Joseph’s brothers have a deep animosity toward their younger brother, rooted at least in part in their father’s preference for him. Their jealousy and rage are intense and in this story they come to action.
The Brothers and their Mothers: Jacob (who, after his struggle with God at the Jabbok, is sometimes called by his new name, Israel) had twelve sons, the fathers of the twelve tribes of Israel (the nation). The sons of Leah were Reuben, Simeon, Levi, Judah, Issacher and Zebulun. The sons of Leah’s maid, Zilpah, were Gad and Asher. The sons of Rachel were Joseph and Benjamin. The sons of Rachel’s maid were Dan and Naphtali. It is important to remember that there was no such thing as an “illegitimate son” in the Hebrew world at this time. A son was a son. Period. Likewise, the difference between a wife and a concubine was not marked and there was no social stigma attached. So the conflict between the brothers is not rooted in the kind of moral issues that surround “illegitimacy” in our day.
Vs. 2 – a bad report – Joseph tattles on his brothers. This word does not indicate whether the report is deserved or not.
Vs. 3 – long robe with sleeves – sometimes translated as “of many colors”. This was a dress coat, unusual in that it’s sleeves reached to the palms of the hands and its length to the soles of his feet.
Vs. 12 – Shechem- a beautiful grassy area for pasturing flocks, about 50 miles from Jacob’s home. The brothers would have pitched tents there.

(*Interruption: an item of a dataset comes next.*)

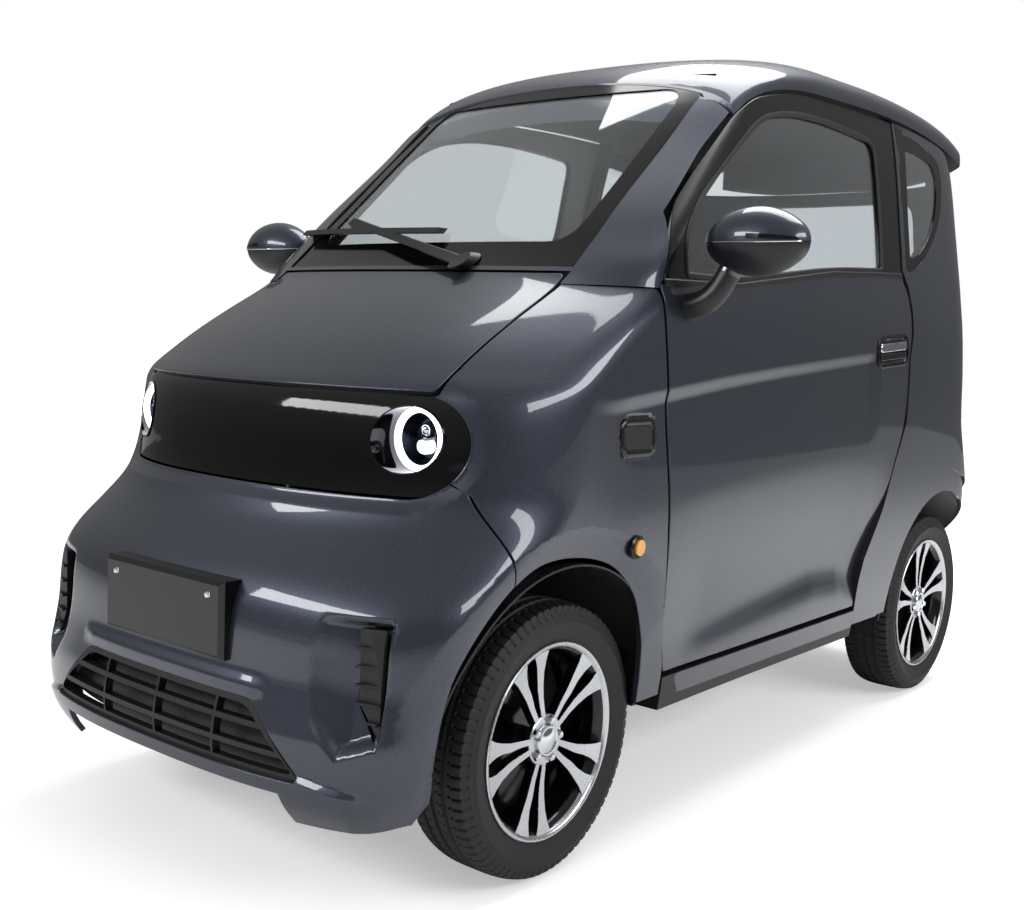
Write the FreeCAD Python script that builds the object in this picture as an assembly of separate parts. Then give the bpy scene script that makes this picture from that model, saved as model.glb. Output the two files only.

This was a good distance away from the home and protection of their father.
Vs. 14 – if it is well - the Hebrew word is shalom and it means peace, wholeness, wellness, health and prosperity. It is odd that Jacob would send the young Joseph on this dangerous journey, especially since he knows how much his brothers hate him. Joseph is not likely to find the shalom he is sent to find.
Vs. 17 – Dothan – another 15 miles from Shechem. Joseph only finds his brothers with the help of an unidentified stranger.
Vs. 19 – dreamer – this refers to verses 5-11 that are not included in our reading but are very important for understanding the text. Joseph has had several dreams that he has reported to his brothers and his father. These dreams, in symbolic form, show that he will have a position of authority over them. Dreams were not understood as simple imagination. They were the language of God and understood as direct prophecy. The phrase used here is both sarcastic and powerful. It is literally “a master of dreams”. The word for dreams empowered prophetic dreams.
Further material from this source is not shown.